In the laboratory my interaction with people are limited to a name, DOB, and a barcode. The malfunction in their body starts a cascade and I see the end product. What I see is sometimes so objective, it takes you out of the realm of feelings. When you work in a hospital, the individual’s story is paled in comparison to the patient population. Your pity must only be momentary, you can’t save everyone and if you try it will take its toll. But if you get to know even one person’s story, their life, you want to save them. You want to be able to deliver them from their condition, but that in itself would mean fueling the other side of the equation.

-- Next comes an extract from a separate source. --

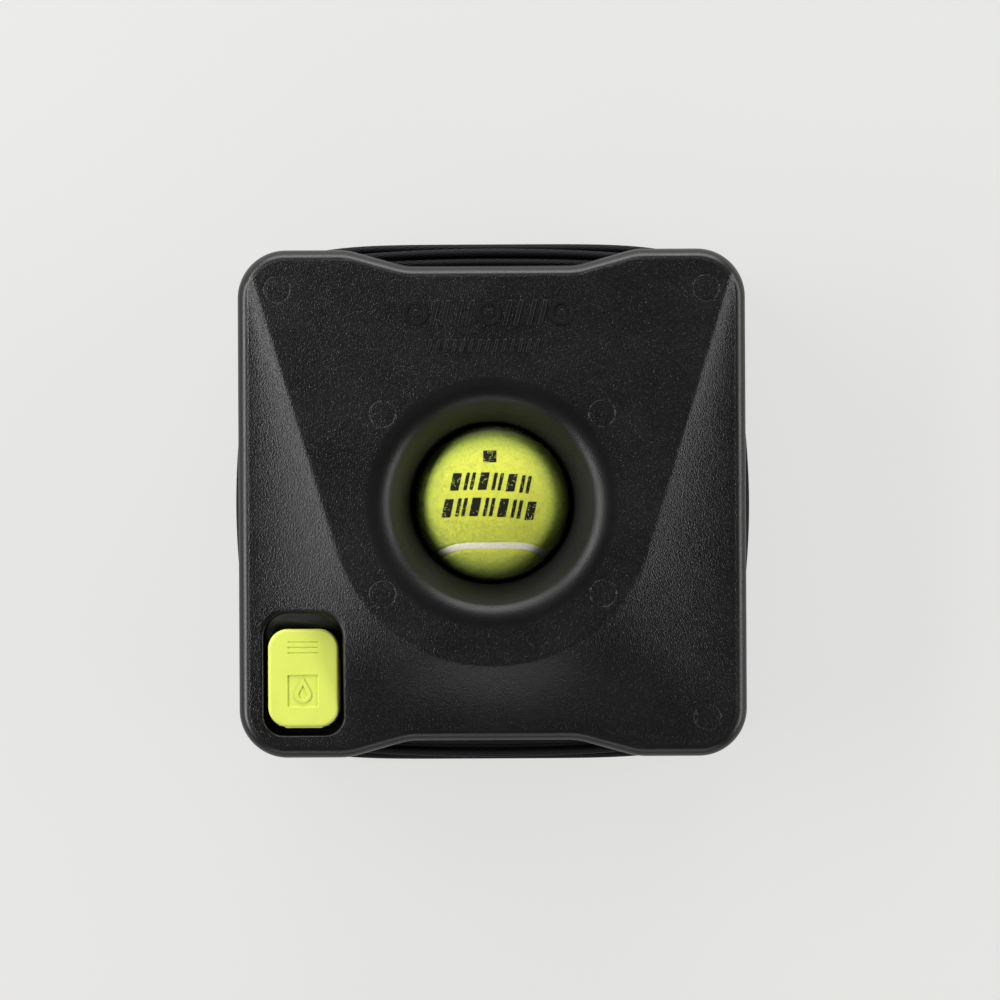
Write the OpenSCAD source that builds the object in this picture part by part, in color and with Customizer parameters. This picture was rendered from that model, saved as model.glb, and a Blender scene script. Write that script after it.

It’s a daunting task to remedy this conflict. I wonder myself if I could and the answer looks unpromising. I will continue to work on the side of suffering in an effort to relieve suffering. It’s not because I think we are better than animals and so we can do this to them. Maybe I’m starting to accept this arrangement that suffering can never dissipate. Like energy it’s not created or destroyed, but flows around our world along the same waves as chi. Maybe there is no good fight to be fought, but an understanding to grasp. I guess when your expiration date draws near it’s your decision to make. A sole decision whose effects are expounded by events only the living will endure.


*Contrary to what you heard, true homeostasis would kill our bodies – why do you think we have ATPases? It’s not to keep the balance but to resist the balance. True balance rights itself and is incompatible with life. Osmosis is natural balance and that is exactly what we are resisting! Active transport, yo.